Friday, 5 February 2010

In A Silent Way

A bizarre thing happened this week. I was listening to the BBC Radio 3 Breakfast programme on the car radio on the way in to work on Tuesday, when a very nice piece of Baroque music came on, just as I was approaching the campus. I anticipated with pleasure a "car park moment" -- you know, when a piece of music is so good that you stay in the parked car to hear it to the end, and to find out what it was. I keep a little notebook in my coat pocket for just such times. I've had some of my most treasured musical experiences sitting in a car park.

Anyway, the piece finished, and -- instead of Rob Cowan filling me in on the details -- there was an unusually long silence, even for Radio 3, and then a further piece of what sounded like the same composer and performers. Then, when that finished, there was another silence, and then another track of what seemed to be the very same album. Then another. And another.

By this time it occurred to me that maybe good old Rob had died, slumped over the console, and nobody had noticed. But there was nothing I could do for him, and I was late for work, so I got out, and walked to the office, deeply puzzled.

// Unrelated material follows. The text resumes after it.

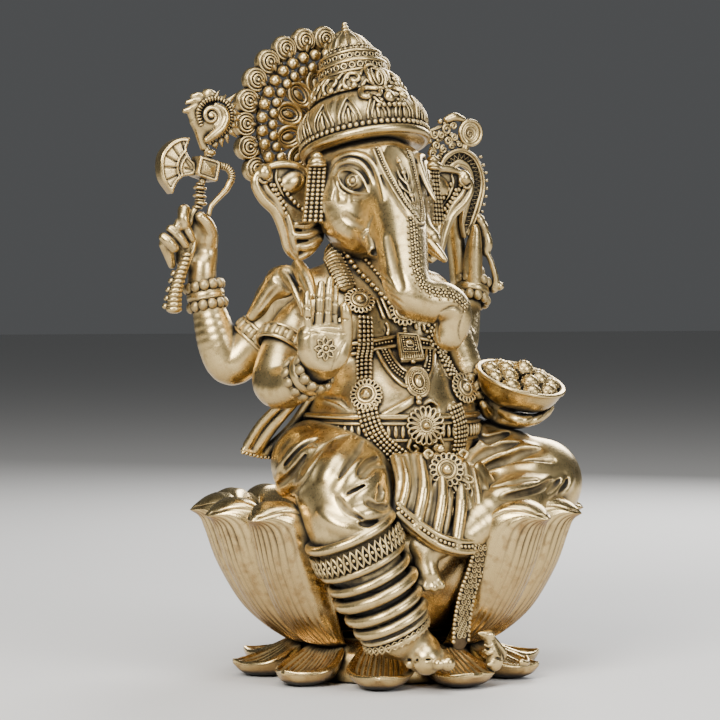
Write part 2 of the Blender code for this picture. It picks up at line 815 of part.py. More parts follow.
def build_belt():
    """Ribbed belt round the waist, shaped to the body."""
    heights = (96.5, 101.0, 105.5)
    bulges = (1.4, 2.3, 1.4)
    outer = [belt_ring(height, SOFT_GAP + bulge) for height, bulge in zip(heights, bulges)]
    inner = [belt_ring(height, SOFT_GAP) for height in heights[::2]]
    shape = bmesh.new()
    loops = [[shape.verts.new(point) for point in ring] for ring in (*outer, *reversed(inner))]
    for first, second in zip(loops, (*loops[1:], loops[0])):
        bridge(shape, first, second)
    return make("waist_belt", shape, (-3, -6, 101), 1.05)


def belt_ring(height, offset):
    low = max(ring for ring in TORSO_RINGS if ring[0] <= height)
    high = min(ring for ring in TORSO_RINGS if ring[0] > height)
    share = (height - low[0]) / (high[0] - low[0])
    x, y, half_width, half_depth = [a + (b - a) * share for a, b in zip(low[1:], high[1:])]
    centre = Vector((x, y, height))
    return ring_points(centre, Vector((1, 0, 0)), Vector((0, 1, 0)), half_width + offset, half_depth + offset,
                       TORSO_SIDES)


def build_garland(torso, *neighbours):
    """Multi-strand bead necklace lying on the chest and belly, with a pendant at the bottom."""
    route = (
        ((-20, -2, 163), 3.2), ((-28, -12, 154), 3.2), ((-31, -24, 140), 3.2), ((-28, -34, 122), 3.2),
        ((-21, -42, 106), 5.4), ((-12, -44, 96), 5.8), ((-2, -45, 91), 6.4), ((8, -42, 97), 5.8),
        ((15, -38, 107), 5.4), ((20, -33, 122), 3.2), ((21, -22, 140), 3.2), ((17, -10, 154), 3.2),
        ((10, -2, 163), 3.2),
    )
    surface = BVHTree.FromPolygons(
        [torso.matrix_world @ vert.co / MM for vert in torso.data.vertices],
        [list(face.vertices) for face in torso.data.polygons],
    )
    stations = []
    for point, clearance in route:
        spot, normal, _, _ = surface.find_nearest(Vector(point))
        stations.append((*(spot + normal * clearance), 2.5))
    path = smooth_path([Vector(station[:3]) for station in stations], 3)
    beaded = []
    for i, point in enumerate(path):
        beaded.append((*point, 2.1 if i % 2 else 2.6))
    garland = make("garland_mala", limb(beaded, 6, caps=1), (-3, -45, 120), 1.05)
    carve(garland, *neighbours)
    return garland


# ---- attributes ----
def build_axe():
    """Crescent axe with a boss, on a shaft of stacked discs that ends in a goad hook."""
    centre = Vector((-68, 26, 206))
    outline = [(-4.5, 5.5)]
    for i in range(9):
        angle = math.radians(128 + 14.5 * i)
        outline.append((-9 + 17.5 * math.cos(angle), 0.5 + 12.5 * math.sin(angle)))
    outline.append((-4.5, -5.5))
    blade = make("axe_blade", plate(outline, 2.6, front_frame(centre)), centre + Vector((-18, 0, 0)), 1.05)
    shaft_foot = Vector((-73.6, 25.2, 184.5))
    shaft_top = Vector((-68, 26, 222))
    shaft = turned(shaft_profile(), frame_along(shaft_foot, shaft_top - shaft_foot), 9)
    handle = make("axe_handle", shaft, shaft_foot)
    boss = bmesh.new()
    bmesh.ops.create_cube(boss, size=1.0)
    bmesh.ops.transform(boss, matrix=Matrix.Translation(centre) @ Matrix.Diagonal((8.4, 8.4, 8.4, 1)), verts=boss.verts)
    hook = limb((
        (-63, 25, 208, 1.9), (-57.5, 24, 205.5, 1.9), (-57, 24, 199, 1.8), (-62, 24, 193, 1.6), (-67, 24, 189, 1.2),
    ), 6, caps=1)
    fuse(handle, boss, hook)
    return blade, handle


def shaft_profile():
    """Stacked bead discs along the shaft, from the grip to its top."""
    height = SHAFT_LENGTH
    discs = 5
    profile = [(0, 0)]
    for i in range(discs):
        low = height * i / discs
        profile.append((1.7, low + 0.3))
        profile.append((2.9, low + 0.5 * height / discs))
    profile.append((1.7, height - 0.2))
    profile.append((0, height))
    return profile


def build_conch(handle):
    """Spiral shell finial over the axe, ridged across its face."""
    centre = Vector((-67.4, 25, 231))
    profile = [(0, -5.2), (5, -4.6), (9.4, -2.2), (10.4, 0), (9.6, 1.8), (8.2, 2.4), (7.4, 4.0), (5.4, 4.4),
               (4.6, 6.0), (2.6, 6.3), (1.6, 7.4), (0, 7.6)]
    shell = make("conch_finial", turned(profile, frame_along(centre, (0, -1, 0.1)), 16), centre, 1.05)
    fuse(shell, ball(centre + Vector((-7, 1, 8)), (3.4, 3.0, 3.4), 8, 5))
    carve(shell, handle)
    return shell


def build_noose(arm):
    """Noose held in the upper left hand: a flat S scroll with a curled head."""
    stations = (
        (51.5, 23, 184, 3.6), (54.5, 23, 193, 4.4), (57.5, 23, 201, 4.8), (55.5, 23, 210.5, 5.0), (48.5, 23, 214, 4.8),
        (42.5, 23, 210, 4.2), (42.5, 23, 203.5, 3.4), (47, 23, 201, 2.4),
    )
    noose = make("noose", limb(stations, 8, 2, 0.55, Vector((0, 1, 0))), (50, 23, 200), 1.05)
    disc = turned(((0, -2.2), (4.6, -2.2), (5.2, 0), (4.6, 2.2), (2.6, 3.0), (0, 3.4)),
                  frame_along(Vector((55, 22.5, 221)), (0, -1, 0)), 14)
    lace = ball((45, 23.5, 220.5), (8.5, 2.2, 4.6))
    fuse(noose, disc, lace)
    carve(noose, arm)
    return noose


def build_bowl(arm):
    """Sweets bowl, open on top, tipped a little to the front."""
    lip = BOWL_DEPTH
    rim = BOWL_RADIUS
    profile = (
        (0, 0), (9, 0.2), (14.5, 3.0), (rim - 1, 7.6), (rim, lip), (rim - 1.9, lip), (rim - 3.2, 8.0), (13, 4.8),
        (8, 2.4), (0, 2.2),
    )
    bowl = make("bowl", turned(profile, bowl_frame(), 22), BOWL_CENTRE, 1.0)
    carve(bowl, arm)
    return bowl


def bowl_frame():
    return frame_along(BOWL_CENTRE, (0.0, -0.16, 1.0))


def build_sweets(bowl):
    """Heap of round sweets filling the bowl, cast as one lump."""
    frame = bowl_frame()
    spots = [(0, 0, 13.6)]
    for i in range(4):
        angle = 2 * math.pi * i / 4 + 0.3
        spots.append((6.4 * math.cos(angle), 6.4 * math.sin(angle), 11.6))
    for i in range(7):
        angle = 2 * math.pi * i / 7
        spots.append((12.0 * math.cos(angle), 12.0 * math.sin(angle), 9.6))
    heap = make("laddu_heap", turned(((0, 4), (10, 6), (13.6, 9.6), (9, 12), (0, 13.4)), frame, 12), BOWL_CENTRE)
    for spot in spots:
        fuse(heap, ball(frame @ Vector(spot), (SWEET_RADIUS, SWEET_RADIUS, SWEET_RADIUS), 6, 4))
    carve(heap, bowl)
    return heap


def build_mouse(*neighbours):
    """Little mouse sitting up on the base in front, facing the figure."""
    mouse = make("mouse", ball((24, -60, 14.5), (3.9, 4.2, 6.4), 8, 6), (24, -60, 14))
    head = limb(((23.2, -59.4, 20.6, 2.9), (20.6, -58.2, 21.4, 1.7)), 6, caps=1)
    tail = limb(((26.5, -61.5, 10, 1.3), (30, -61, 9, 1.1), (33, -58, 10.6, 0.9)), 5, caps=1)
    ears = [ball((24.4, -60.2 + 2.6 * sign, 22.6), (0.9, 1.7, 1.7), 6, 4) for sign in (-1, 1)]
    paws = limb(((21.5, -59, 15.5, 1.5), (18.8, -58.2, 16.8, 1.2)), 5, caps=1)
    feet = limb(((22, -60, 9.6, 2.2), (18.6, -59, 9.2, 1.6)), 5, caps=1)
    fuse(mouse, head, tail, *ears, paws, feet)
    carve(mouse, *neighbours)
    return mouse


def main():
    clear_scene()
    hub = build_base_hub()
    base_petals = [build_base_petal(index) for index in range(BASE_PETALS)]
    cup = build_lotus_cup()
    lotus_petals = [build_lotus_petal(index) for index in range(LOTUS_PETALS)]

    torso = build_torso()
    head = build_head()
    trunk = build_trunk(head)
    for side in (-1, 1):
        build_tusk(side, head, trunk)
    band, dome, spire = build_crown()
    ears = [build_ear(side, head) for side in (-1, 1)]
    build_halo(head, band, dome, spire)
    for side in (-1, 1):
        build_tassel(side, head, band, *ears)
    arms = build_arms(torso, head)
    for ear in ears:
        carve(ear, band, *arms[:2])
    upper_right, upper_left, lower_right, lower_left = arms
    build_bangle("bangle_upper_right", (-70.2, 26.2, 154), (-0.18, 0.14, 1), 6.3, upper_right)
    build_bangle("bangle_upper_left", (59.3, 27, 156.5), (0.1, 0.35, 1), 6.0, upper_left)
    build_bangle("bangle_lower_right", (-51.5, -31, 122.5), (0.35, -0.75, 0.5), 6.6, lower_right)
    hidden_bangle = build_bangle("bangle_lower_left", (49.8, -8.0, 111), (0.04, -0.72, -0.7), 7.6, lower_left)

    belt = build_belt()
    legs = build_legs(torso, belt, cup)
    apron = build_apron(torso, belt, *legs)
    build_lace(apron, *legs, *lotus_petals)
    build_sash(torso, belt, *legs, *arms)
    build_garland(torso, belt, apron, *arms, trunk)
    lap_lotus_petals(lotus_petals)
    for petal in lotus_petals:
        carve(petal, *legs)

    blade, handle = build_axe()
    carve(handle, upper_right, clearance=JOINT_GAP)
    carve(blade, handle)
    build_conch(handle)
    build_noose(upper_left)
    bowl = build_bowl(lower_left)
    sweets = build_sweets(bowl)
    carve(hidden_bangle, bowl, sweets)
    build_mouse(*base_petals, *lotus_petals)
    carve(cup, hub)


main()
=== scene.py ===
"""Looks of the brass ganesha idol: sculpted castings, beaded jewellery, lotus petals and patina.

Lengths are millimetres in the CAD frame and become metres when a mesh is made. The figure faces -Y.
Spots, the pairs given to seen, spine and at_depth, are millimetres across and up in the camera's view
plane. They were read off the reference picture, so they hold for this camera and this idol only.
"""
import math

import bmesh
import bpy
import numpy as np
import openvdb
from mathutils import Matrix, Vector


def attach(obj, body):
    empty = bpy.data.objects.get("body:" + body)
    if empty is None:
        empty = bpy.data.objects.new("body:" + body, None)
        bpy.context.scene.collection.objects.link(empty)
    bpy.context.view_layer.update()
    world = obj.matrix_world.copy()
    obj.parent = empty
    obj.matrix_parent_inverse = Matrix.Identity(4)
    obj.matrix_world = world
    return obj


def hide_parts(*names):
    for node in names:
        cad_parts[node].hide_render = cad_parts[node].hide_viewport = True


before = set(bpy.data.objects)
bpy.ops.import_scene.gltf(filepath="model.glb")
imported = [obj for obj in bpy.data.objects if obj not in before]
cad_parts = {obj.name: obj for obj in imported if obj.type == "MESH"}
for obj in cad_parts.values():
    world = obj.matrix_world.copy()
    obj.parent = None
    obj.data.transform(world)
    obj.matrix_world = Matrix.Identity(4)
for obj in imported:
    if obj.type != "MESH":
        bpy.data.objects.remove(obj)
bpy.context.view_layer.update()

MM = 0.001
BODY = "root"
BLOCK = 8                       # voxels along one side of a sculpting block
FAR = 1.0e3
FRONT = np.array((0.0, -1.0, 0.0))
UP = np.array((0.0, 0.0, 1.0))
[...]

Later on, I looked up the playlist and, sure enough, there were seven tracks of Buxtehude in a row, occupying about 45 minutes of airtime. Extraordinary. I had to go to the "Listen Again" facility, to see whether I could hear Rob Cowan say, "And now for some Buxtehude, which ... arrgh!" It would be like the start of a Dorothy L. Sayers thriller.

But after some scanning backwards and forwards, it emerged -- disappointingly -- that there had merely been a technical fault. No dagger in the back, no poisoned cup of coffee. Ah, well.